Due to the high local heat flux at center, it is interesting to find the total heat current in 21-GNR is 0.07 (in arb. unit), which is higher than half of total heat current (0.11) in 41-GNR. It is obvious that the total heat current in two 21-GNRs is larger than that of one 41-GNR, although they have the similar entire width. The total heat current in two 21-GNRs is about 27% higher than that in one 41-GNR. The enhancement of total heat current by a factor of 27% can promote performance as heat dissipation devices. As in steady state, different dimer line is with the same temperature gradient, the enhancement in total heat current corresponds to increase in thermal conductivity. This provides an idea to enhance the thermal conduction of GNRs. For a GNR consists two narrow branches, its total heat current is hoped to be higher than that in a whole GNR with the same entire width. This idea is verified in 21-GNR and 41-GNR. Inspired by this characteristic, next we explore how to increase total heat current (thermal conduction) of GNR by constructing some spectral structures.

To directly confirm the above mechanism to increase heat current, we “cut” a whole GNR by introducing a small gap at the center, i.e., construct a “comb” GNR structure. A typical comb GNR and the corresponding perfect GNR are shown in Figure 4. A 0.48 nm gap is used to eliminate the interaction between these two branches. The length of the whole GNR is 20 nm, and its width changes from 4.3 to 9.2 nm. The width of each branch in the comb GNR is W', with W = 2 × W' + Δ. Then the heat current in comb GNR is compared with that in whole GNR. Here we introduce the thermal enhancement ratio R to describe quantitatively the heat flux enhancement efficiency, R=JJ0, where J₀ is the average heat flux in the original GNR, and J is the average heat flux in the comb GNR.

As shown in Figure 5, there is obvious enhancement in average heat flux by introducing a small gap at the center of GNR. For comb GNR, the enhancement in average heat flux is due to less phonon-phonon scattering. On the other hand, the small gap will also increase phonon-boundary scattering that in turn will increase the thermal resistance, thus suppress the energy transport. The thermal conduction is determined by these effects that compete with each other. In narrow GNR branch, boundary scattering is the dominant process to limit thermal conduction. At wide range phonon-phonon scattering is the limiting mechanism. As a result, we conclude that the average heat flux enhancement arise primarily due to the phonon-phonon scattering in the narrow GNR is less than the effect in the wide ones. Moreover, this enhancement ratio depends on GNR width remarkably. We change the width of GNR and find the enhancement ratio reaches maximum when width W = 6.3 nm. For the comb GNR, with width increases, more phonons are excited in each branch, and the strong phonon-phonon scattering leads to weaken the enhancement ratio. On the other side, with width decreases, the impact of edge scattering increases, and also decreases the enhancement ratio. Thus there is an optimal width to maximize this enhancement effect. For a GNR with width of 6.3 nm, a 0.48 nm wide gap can enhance its average heat flux of 23%. As the temperature difference of the comb GNR is the same as that in the original GNR, it is reasonable to predict corresponding 23% enhancement in the thermal conductivity. One should note here that comb GNR has a smaller cross sectional area than the original GNR does, therefore the increase in total heat current (heat flux times cross sectional area) is about 16%. Recently, several experiments (36, 37) report the possibilities of cutting GNRs with controlled edge structures. Thus the comb GNR structure proposed in our work can be realized experimentally.

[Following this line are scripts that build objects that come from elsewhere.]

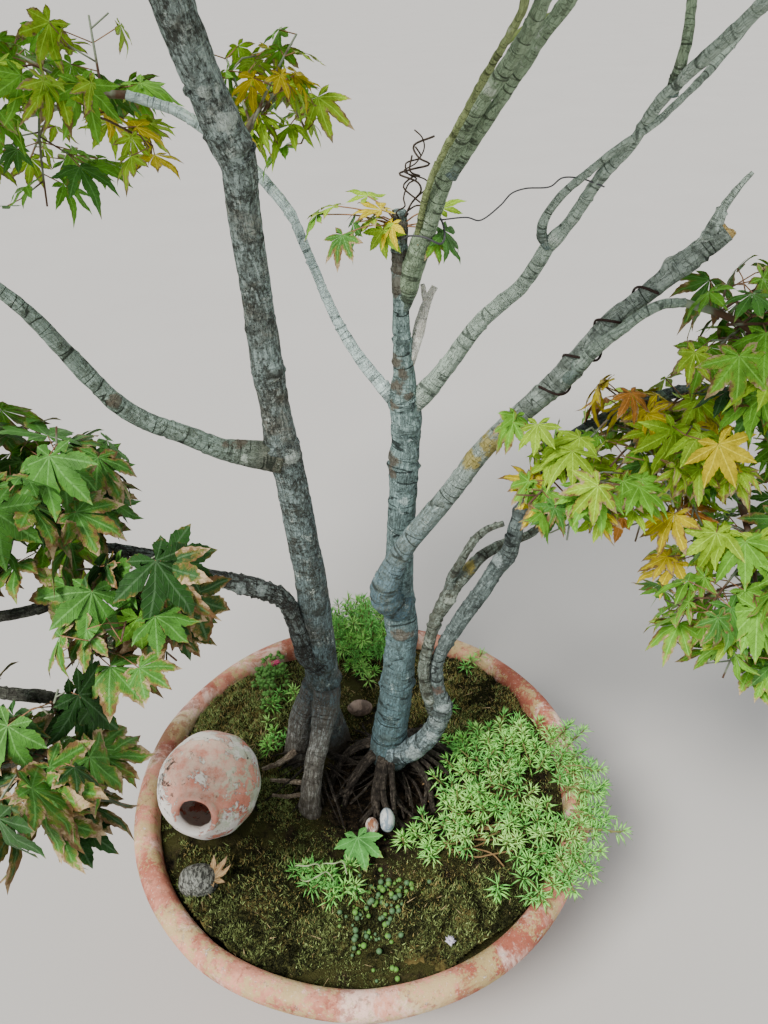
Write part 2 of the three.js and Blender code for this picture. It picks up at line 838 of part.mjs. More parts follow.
function addJar() {
  const jar = (grow) => {
    const profile = JAR_SECTION.map(([r, z]) => new THREE.Vector2(r, z).multiplyScalar(JAR_RADIUS));
    const swell = 1 + (2 * grow) / JAR_RADIUS;
    const turn = new THREE.Quaternion().setFromUnitVectors(new THREE.Vector3(0, 0, 1), JAR_AXIS);
    const geometry = new THREE.LatheGeometry(profile, JAR_SEGMENTS).rotateX(Math.PI / 2);
    geometry.applyQuaternion(turn).scale(swell, swell, swell);
    geometry.translate(JAR_CENTRE.x, JAR_CENTRE.y, JAR_CENTRE.z);
    return solidOf(geometry).trimByPlane([0, 0, 1], GROUND - grow);
  };
  addMesh(groups.dressing, "clay_jar", cutClear(jar(0)), COLOURS.terracotta, 0.9);
  placed.push(jar(CLEAR));
}

// Stones, moss cushions and stonecrop rest on the filling, each cut clear of the others.
// A cushion is anything that reaches further than CUSHION_REACH.
const CUSHION_REACH = 40;

function settle(name, colour, centre, reach, seed, roughness, spikes) {
  const sides = reach[0] > CUSHION_REACH ? 10 : 7;
  const build = (grow) => {
    const grown = reach.map((r) => r + grow);
    const body = lump(centre, grown, seed, sides, roughness);
    const parts = spikes ? [body, ...shoots(centre, grown, seed, spikes, grow)] : [body];
    const joined = parts.length > 1 ? wasm.Manifold.union(parts) : body;
    return joined.trimByPlane([0, 0, 1], GROUND - grow);
  };
  addMesh(groups.dressing, name, cutClear(build(0)), COLOURS[colour], 0.95);
  placed.push(build(CLEAR));
}

// Pointed shoots that stand out of a stonecrop cushion, each SHOOT long. They start at this
// share of its reach outwards and between these shares of its height.
const SHOOT = 46;
const SHOOT_WIDTHS = [16, 5];
const SHOOT_OUT = 0.8;
const SHOOT_HEIGHTS = [0.1, 0.6];
const SHOOT_RISE = [0.6, 1];

function shoots(centre, reach, seed, count, grow) {
  const random = randomFrom(seed);
  return Array.from({ length: count }, (_, i) => {
    const turn = i * GOLDEN_ANGLE;
    const ring = Math.sqrt((i + 0.5) / count);
    const outward = new THREE.Vector3(ring * Math.cos(turn), ring * Math.sin(turn), 0);
    const dome = Math.sqrt(1 - ring * ring);
    const spot = outward.clone().multiplyScalar(SHOOT_OUT);
    spot.setZ(THREE.MathUtils.lerp(...SHOOT_HEIGHTS, dome));
    spot.multiply(new THREE.Vector3(...reach)).add(new THREE.Vector3(...centre));
    outward.setZ(THREE.MathUtils.lerp(...SHOOT_RISE, random())).normalize();
    const tip = spot.clone().addScaledVector(outward, SHOOT);
    const ends = [[...spot, SHOOT_WIDTHS[0]], [...tip, SHOOT_WIDTHS[1]]];
    return tube(ends, 3, SHOOT, grow);
  });
}

function addDressing() {
  addJar();
  settle("pebble_banded", "stone", [30, -62, 208], [9, 15, 12], 1, 0.02);
  settle("pebble_brown", "stone", [12, -66, 203], [8, 11, 9], 2, 0.02);
  settle("stone_pink", "stone", [-2, 110, 206], [17, 11, 12], 3, 0.04);
  settle("stone_grey", "stone", [-176, -128, 208], [24, 19, 17], 4, 0.05);
  settle("stonecrop_right", "stonecrop", [188, -46, 206], [96, 118, 34], 5, 0.03, 7);
  settle("stonecrop_back", "stonecrop", [-4, 232, 214], [56, 42, 62], 6, 0.03, 4);
  settle("moss_left", "moss", [-150, 84, 192], [84, 104, 24], 7, 0.03);
  settle("moss_front", "moss", [-96, -158, 192], [122, 70, 22], 8, 0.03);
  settle("moss_right_front", "moss", [96, -176, 192], [84, 52, 26], 9, 0.03);
  settle("moss_back_right", "moss", [132, 128, 192], [80, 84, 22], 10, 0.03);
}

addBowl();
addSoil();
addTrunks();
addBoughs();
addFoliage();
addDressing();

export default root;
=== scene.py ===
"""A maple bonsai in a terracotta bowl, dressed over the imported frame.

The frame's origin is the centre of the bowl's flat underside, +X is the tree's right seen
from its front, +Y its back and +Z up. Lengths that repeat the part's own sizes are written
in millimetres and scaled by MM, and everything made here is in metres.
"""

import math
import random

import bpy
import numpy as np
from mathutils import Matrix, Vector


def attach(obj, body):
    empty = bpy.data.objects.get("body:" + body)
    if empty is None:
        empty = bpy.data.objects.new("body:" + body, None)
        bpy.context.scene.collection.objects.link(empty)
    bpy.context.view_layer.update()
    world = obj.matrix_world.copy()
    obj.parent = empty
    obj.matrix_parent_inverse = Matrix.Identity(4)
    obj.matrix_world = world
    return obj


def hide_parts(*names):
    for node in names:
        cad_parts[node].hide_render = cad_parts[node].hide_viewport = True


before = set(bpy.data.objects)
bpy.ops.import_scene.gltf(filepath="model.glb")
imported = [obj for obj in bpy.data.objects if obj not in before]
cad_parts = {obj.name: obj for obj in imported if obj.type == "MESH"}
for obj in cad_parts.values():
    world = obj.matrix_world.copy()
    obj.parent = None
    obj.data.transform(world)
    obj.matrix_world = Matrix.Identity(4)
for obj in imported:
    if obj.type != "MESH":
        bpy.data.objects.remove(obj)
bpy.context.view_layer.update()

MM = 0.001
UP = np.array([0.0, 0.0, 1.0])
GOLDEN_ANGLE = math.pi * (3 - math.sqrt(5))

# The bowl and its filling.
RIM_RADIUS = 270 * MM
RIM_TOP = 215 * MM
RIM_BAND = 30 * MM
RIM_WIDTH = 27 * MM
RIM_ROUND = 8 * MM
BASE_RADIUS = 150 * MM
BASE_THICKNESS = 22 * MM
WALL = 18 * MM
WALL_BULGE = [(12 * MM, 10 * MM), (62 * MM, 70 * MM), (94 * MM, 130 * MM)]
SOIL_TOP = 195 * MM
INNER_RADIUS = RIM_RADIUS - RIM_WIDTH
BOWL_SIDES = 180

# The photograph's camera: where it is, how far it looks down and leans, and its lens for
# an image of 768 x 1024.
CAMERA_SPOT = (39.4 * MM, -620.5 * MM, 1017.7 * MM)
CAMERA_PITCH = math.radians(34.34)
CAMERA_ROLL = math.radians(-2.16)
CAMERA_LENS = 28.125


def limb(look, sides, stations, **own):
    """A row of LIMBS: what a limb has by itself, and its own values over that."""
    row = dict(look=look, sides=sides, stations=stations, marks=(), bands=(), cut=False)
    row.update(extras=(), looks=(), side_roots=(), crown=(0, 0, 0), feet=())
    return {**row, **own}


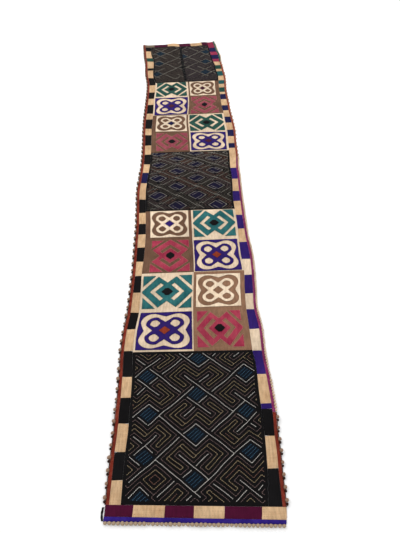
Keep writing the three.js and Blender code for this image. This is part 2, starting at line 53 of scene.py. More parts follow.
# %% [markdown]
# ## The lie of the cloth
#
# A hand-sewn strip is never straight: its seams wander and its edges wave. One way would be to
# model every patch by eye. It is easier to write down where a few cross lines of the cloth lie
# on the floor, in millimetres, and to let smooth long lines run through them. Each piece is then
# laid between two long lines and two cross lines, and all pieces meet along the same seams.

# %% Cross lines of the cloth
MIDDLE_X = -4.811
MIDDLE_Y = 1745.994
ROW_COLUMNS = ("name", "y_left", "y_right", "edge_left", "seam_left", "middle", "seam_right",
               "edge_right", "lift_left", "lift_right")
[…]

In summary, for the first time, we have demonstrated that Graphene nanoribbons with small gap at the center are promising high thermal conductivity materials. The proposed “comb” structure can increase average heat flux of GNR and the optimal GNR structure parameters are discussed. For GNR with width of 6.3 nm, a 0.48 nm-wide gap in the center can enhance the average heat flux (thermal conductivity) up to 23% at room temperature, and the corresponding increase in total heat current is 16%. The reported impacts can be well understood from the analysis of phonon edge scattering. Furthermore, we have also studied the spacial distribution of local heat flux in the cross section of GNR. Due to the edge scattering, the local heat flux at the edge is only 35% of that at the center of GNR. The ultra-high thermal conductivity of suspended graphene has raised the exciting prospect that the high efficiency heat dissipation device can be realized with graphene. Combined with the availability of experimental fabrication technology, our results shed light on heat conduction enhancement in graphene nanoribbons and may favor graphene applications in thermal management.